Direction —
Every entry must be echoed exactly.

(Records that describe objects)
● ● ● ● ●
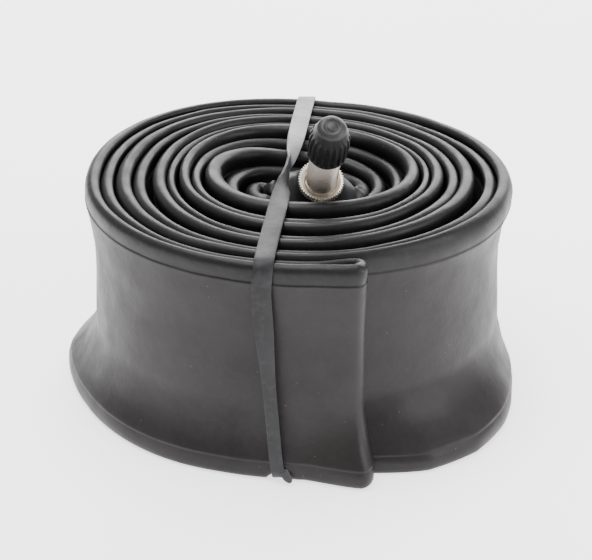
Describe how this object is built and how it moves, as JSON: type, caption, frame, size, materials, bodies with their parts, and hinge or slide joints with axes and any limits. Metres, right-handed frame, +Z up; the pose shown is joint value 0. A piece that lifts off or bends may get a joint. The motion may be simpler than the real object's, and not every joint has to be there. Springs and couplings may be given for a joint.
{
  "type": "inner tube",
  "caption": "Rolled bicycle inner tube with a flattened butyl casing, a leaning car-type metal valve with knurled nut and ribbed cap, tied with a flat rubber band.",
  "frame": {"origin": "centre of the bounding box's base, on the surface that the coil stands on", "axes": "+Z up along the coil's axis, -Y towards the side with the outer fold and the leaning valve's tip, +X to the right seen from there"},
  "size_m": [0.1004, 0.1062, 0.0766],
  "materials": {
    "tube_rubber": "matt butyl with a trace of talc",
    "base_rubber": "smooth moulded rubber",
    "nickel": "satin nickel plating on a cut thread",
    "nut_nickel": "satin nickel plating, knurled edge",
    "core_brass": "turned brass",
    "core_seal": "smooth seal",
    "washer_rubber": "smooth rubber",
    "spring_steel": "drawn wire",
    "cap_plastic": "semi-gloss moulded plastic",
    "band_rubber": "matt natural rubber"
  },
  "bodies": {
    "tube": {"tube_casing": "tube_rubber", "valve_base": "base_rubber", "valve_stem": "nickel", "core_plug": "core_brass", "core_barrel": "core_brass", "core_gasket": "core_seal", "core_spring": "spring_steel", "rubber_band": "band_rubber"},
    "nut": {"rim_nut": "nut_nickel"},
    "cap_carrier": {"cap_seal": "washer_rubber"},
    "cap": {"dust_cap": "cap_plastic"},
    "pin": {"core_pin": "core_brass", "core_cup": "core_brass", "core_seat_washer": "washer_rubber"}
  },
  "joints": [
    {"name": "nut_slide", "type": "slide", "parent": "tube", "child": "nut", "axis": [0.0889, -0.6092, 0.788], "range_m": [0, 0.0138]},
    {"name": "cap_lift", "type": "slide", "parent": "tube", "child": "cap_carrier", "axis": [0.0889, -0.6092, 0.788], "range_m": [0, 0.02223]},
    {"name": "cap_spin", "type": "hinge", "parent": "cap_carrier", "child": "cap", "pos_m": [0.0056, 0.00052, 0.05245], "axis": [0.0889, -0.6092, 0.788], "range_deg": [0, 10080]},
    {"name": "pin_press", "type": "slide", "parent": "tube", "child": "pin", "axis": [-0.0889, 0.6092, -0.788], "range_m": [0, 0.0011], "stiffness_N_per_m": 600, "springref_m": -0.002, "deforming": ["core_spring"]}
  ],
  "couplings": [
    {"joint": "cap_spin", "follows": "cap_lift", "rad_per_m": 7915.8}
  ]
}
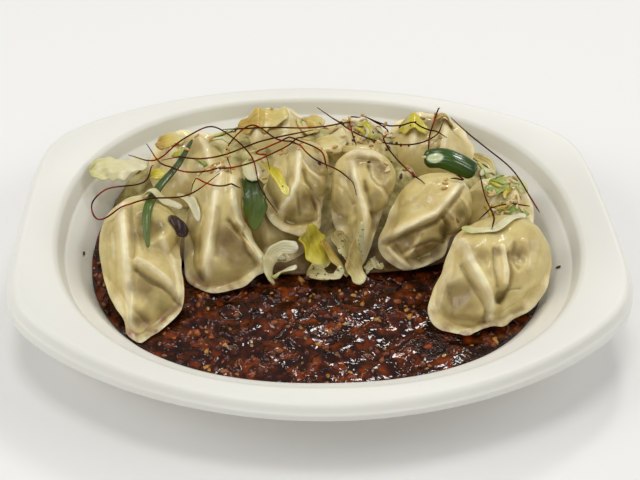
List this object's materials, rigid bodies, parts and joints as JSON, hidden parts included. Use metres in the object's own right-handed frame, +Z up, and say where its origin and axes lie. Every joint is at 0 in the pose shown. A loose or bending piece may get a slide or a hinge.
● ● ● ● ●
Completed exercise —
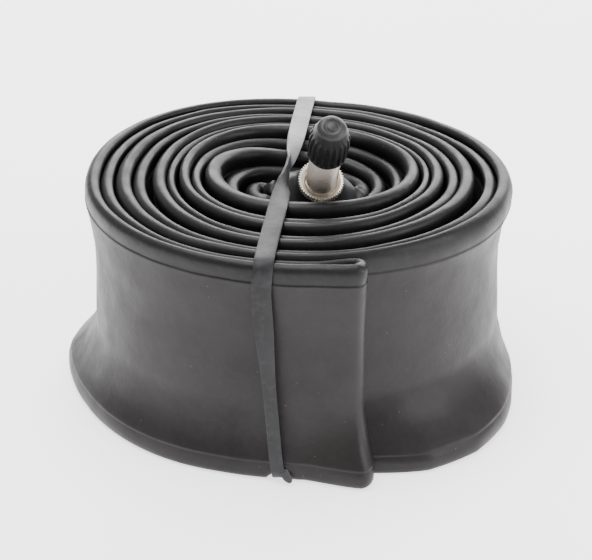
Describe how this object is built and how it moves, as JSON: type, caption, frame, size, materials, bodies with their parts, and hinge or slide joints with axes and any limits. Metres, right-handed frame, +Z up; the pose shown is joint value 0. A piece that lifts off or bends may get a joint. The motion may be simpler than the real object's, and not every joint has to be there. Springs and couplings may be given for a joint.
{
  "type": "inner tube",
  "caption": "Rolled bicycle inner tube with a flattened butyl casing, a leaning car-type metal valve with knurled nut and ribbed cap, tied with a flat rubber band.",
  "frame": {"origin": "centre of the bounding box's base, on the surface that the coil stands on", "axes": "+Z up along the coil's axis, -Y towards the side with the outer fold and the leaning valve's tip, +X to the right seen from there"},
  "size_m": [0.1004, 0.1062, 0.0766],
  "materials": {
    "tube_rubber": "matt butyl with a trace of talc",
    "base_rubber": "smooth moulded rubber",
    "nickel": "satin nickel plating on a cut thread",
    "nut_nickel": "satin nickel plating, knurled edge",
    "core_brass": "turned brass",
    "core_seal": "smooth seal",
    "washer_rubber": "smooth rubber",
    "spring_steel": "drawn wire",
    "cap_plastic": "semi-gloss moulded plastic",
    "band_rubber": "matt natural rubber"
  },
  "bodies": {
    "tube": {"tube_casing": "tube_rubber", "valve_base": "base_rubber", "valve_stem": "nickel", "core_plug": "core_brass", "core_barrel": "core_brass", "core_gasket": "core_seal", "core_spring": "spring_steel", "rubber_band": "band_rubber"},
    "nut": {"rim_nut": "nut_nickel"},
    "cap_carrier": {"cap_seal": "washer_rubber"},
    "cap": {"dust_cap": "cap_plastic"},
    "pin": {"core_pin": "core_brass", "core_cup": "core_brass", "core_seat_washer": "washer_rubber"}
  },
  "joints": [
    {"name": "nut_slide", "type": "slide", "parent": "tube", "child": "nut", "axis": [0.0889, -0.6092, 0.788], "range_m": [0, 0.0138]},
    {"name": "cap_lift", "type": "slide", "parent": "tube", "child": "cap_carrier", "axis": [0.0889, -0.6092, 0.788], "range_m": [0, 0.02223]},
    {"name": "cap_spin", "type": "hinge", "parent": "cap_carrier", "child": "cap", "pos_m": [0.0056, 0.00052, 0.05245], "axis": [0.0889, -0.6092, 0.788], "range_deg": [0, 10080]},
    {"name": "pin_press", "type": "slide", "parent": "tube", "child": "pin", "axis": [-0.0889, 0.6092, -0.788], "range_m": [0, 0.0011], "stiffness_N_per_m": 600, "springref_m": -0.002, "deforming": ["core_spring"]}
  ],
  "couplings": [
    {"joint": "cap_spin", "follows": "cap_lift", "rad_per_m": 7915.8}
  ]
}
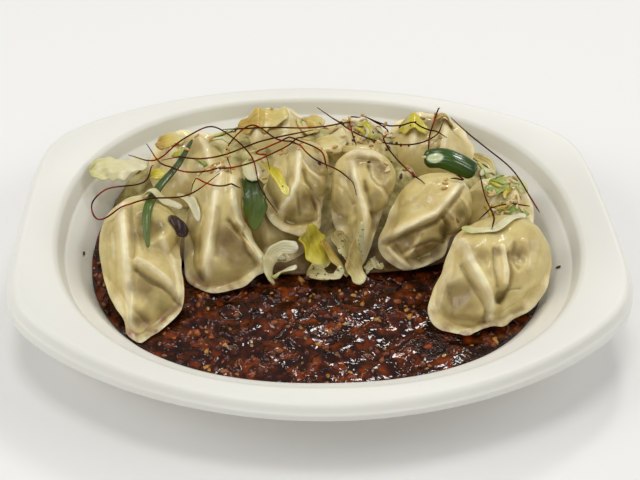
List this object's materials, rigid bodies, parts and joints as JSON, hidden parts included. Use metres in the object's own right-handed frame, +Z up, and say where its origin and axes lie. Every joint is at 0 in the pose shown. A loose or bending piece may get a slide or a hinge.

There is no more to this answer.